Söyledim ya artık iletişim hiçbir maliyet gerektirmeden ve anında gerçekleşiyor. İnsanının mutluluğunu düşünen yönetimler bunun farkında olmalı, vatandaşıyla iletişime geçmeli, gerekiyorsa “özür dilemeli”, projeleri yeniden gözden geçirmeli, Yargı’yı hiçe saymamalı, halkın tepkisinin bulunduğu yasaları belki biraz ütopik olacak ama tekrar gündeme taşıyıp tartışarak yasalaştırmalı. “Ben % 50’yi temsil ediyorum, ben ne dersem o olur yaklaşımı”nı bir tarafa bırakarak kaldı ki bu oran bugün itibariyle değişmiş olabilir; diğer % 50’nin hak, hukuk ve özgürlüklerini de göz ardı etmemelidir. Diğer taraftan bu oranların oy kullanmak üzere “sandığa gidenlerin” yüzdeleri olduğu da unutulmamalı; ne yazık ki sisteme güvenini yitirmiş insanlarımızın bir kısmının da sandığa gitmediği gözden uzak tutulmamalıdır.

Bir de özellikle son yıllarda internet alt yapısı, ulaşım ve haberleşme konularında ciddi yatırımlar yapan Hükümet’in Başbakanı’na “Twitter” için baş belası yakıştırması hiç yakışmamıştır.
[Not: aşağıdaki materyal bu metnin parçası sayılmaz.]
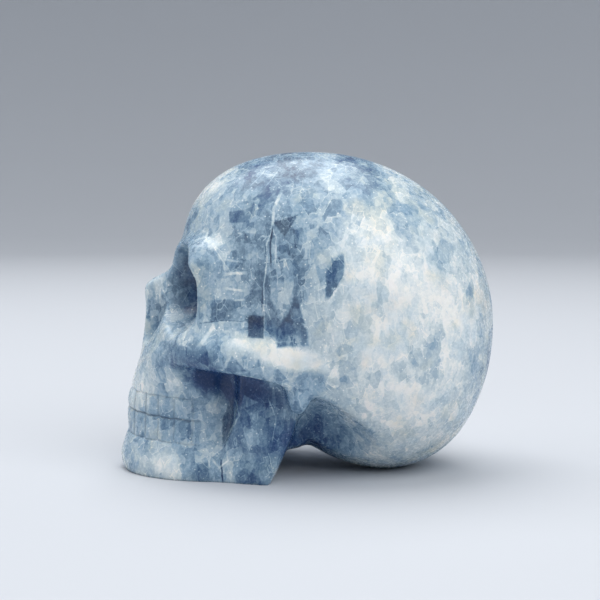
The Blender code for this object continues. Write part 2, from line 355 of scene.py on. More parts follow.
def near_a_line(points):
    """Which points lie near a line of the teeth."""
    there = in_teeth_zone(points)
    close = np.zeros(len(points), bool)
    at = tooth_measures(points[there])
    upright = (at["tooth line"] < LINE_ZONE_MM) & (at["rows"] > 0.0)
    level = (np.minimum(at["mouth"], at["gum"]) < LINE_ZONE_MM) & (at["inside"] > 0.0)
    close[there] = upright | level
    return close


def cut_teeth(stone):
    """Crowns each tooth a little, sinks the lines round it, remembers how much grit and painted shade each
    point catches, and rubs the lines lightly."""
    subdivide_where(stone, near_a_line(face_middles(stone)))
    subdivide_where(stone, near_a_line(face_middles(stone)))
    points = points_of(stone)
    there = in_teeth_zone(points)
    at = tooth_measures(points[there])
    width = LINE_HALF_WIDTH_MM
    upright = np.exp(-((at["tooth line"] / width) ** 2)) * at["rows"]
    mouth = np.exp(-((at["mouth"] / width) ** 2)) * at["inside"]
    gum = np.exp(-((at["gum"] / width) ** 2)) * at["inside"]
    deep = TOOTH_LINE_DEEP_MM + (FRONT_TOOTH_LINE_DEEP_MM - TOOTH_LINE_DEEP_MM) * at["front"]
    sunk = np.maximum.reduce([upright * deep, mouth * MOUTH_LINE_DEEP_MM, gum * GUM_LINE_DEEP_MM])
    crown = np.sin(math.pi * at["across"]) ** CROWN_SHAPE_ACROSS
    crown = crown * np.sin(math.pi * at["up"]) ** CROWN_SHAPE_UP
    lifted = TOOTH_CROWN_MM * (crown - CROWN_SUNK_SHARE) * at["rows"]
    outward = normals_of(stone)[there]
    points[there] += outward * (lifted - sunk)[:, None]
    set_points(stone, points)
    # The cut lines hold grit and painted shade: how much darker each point is drawn
    grit_and_shade = np.zeros(len(points), np.float32)
    upright_grit_and_shade = TOOTH_LINE_GRIT_AND_SHADE + FRONT_LINE_GRIT_AND_SHADE * at["front"]
    grit_and_shade[there] = np.maximum.reduce([upright_grit_and_shade * upright, mouth, GUM_LINE_GRIT_AND_SHADE * gum])
    attribute = stone.data.attributes.new("tooth_line_grit_and_shade", "FLOAT", "POINT")
    attribute.data.foreach_set("value", grit_and_shade)
    beside_lines = weigh(stone, "beside lines", near_a_line(points).astype(float))
    apply_modifier(stone, "SMOOTH", factor=RUB_STRENGTH, iterations=LINE_RUBS, vertex_group=beside_lines)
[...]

Bugün itibariyle iletişim özgürlüğünün önünde duramaz hiç kimse. Unutulmamalıdır ki “Twitter” olmazsa “Facebook”; o olmazsa “LinkedIn”, “YouTube”, “Foursquare” ve diğerleri olur. Onlar da olmazsa iletişim “ıslık”la, “duman”la olur.

Herşey bir tarafa; asıl olan “insan”dır, “insana muhabbettir” ve “muhabbet karşılıklı” değilse sorun vardır.